Insightful analysis.
It is unfortunate that Prof. Cornel West shot himself in the foot with his pick of a non-serious running mate.
It does not help that ‘third party candidates’ are divided among themselves, and are therefore unable to individually make any dent on the two-party hegemon. What prevents Prof. West, Dr. Jill Stein, Ralph Nader et al from forming a leftist coalition and picking a flagbearer among themselves?
American exceptionalism aside, here is where Americans can actually learn a thing or two from voters elsewhere in the world. In countries which have suffered dictatorships and misrule for decades or centuries at the hands of a single party or duopoly, the only way of ousting any Ruling Party with a stranglehold on power is a united opposition. A split opposition is a gift to entrenched rulers everywhere.
A single credible ‘third party candidate’ running as an independent who is able to get past the obstacle of being registered to contest in all fifty states (the duopoly has used their state legislatures to suppress would-be dark horse alternatives) would seriously split the vote and even have a chance of winning in a runoff.

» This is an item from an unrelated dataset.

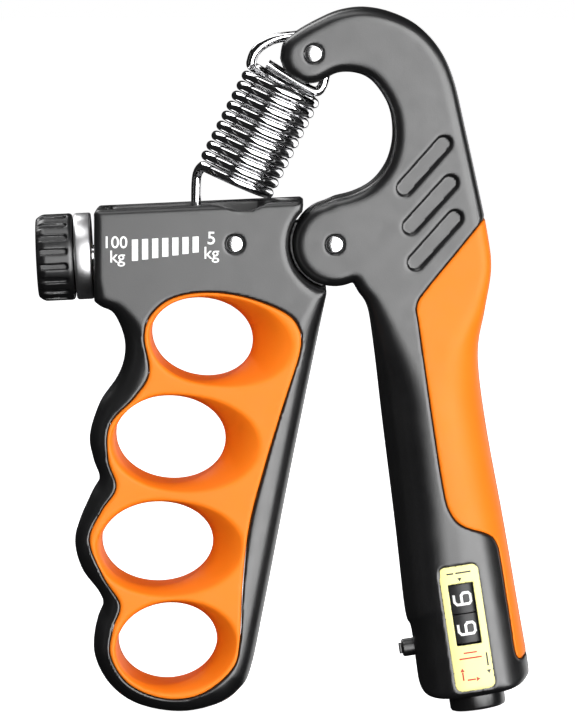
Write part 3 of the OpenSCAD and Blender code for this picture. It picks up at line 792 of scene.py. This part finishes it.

Perhaps the credibility of independents would be enhanced if more of them won at the lower levels of State, Congress, US Senate and Governorships before it can be trusted to take the reins of US President.

Kirk Susong
Kirk Susong
28 days ago

“But even with such a massive appetite for third-party options this year, what choice did he have?”
He could’ve always chosen intellectual respectability over grandstanding electioneering that seems to serve only his own ego.
Once you’ve gotten tenure and starred in The Matrix, what’s next for your average academic all-star? The Presidency, obviously.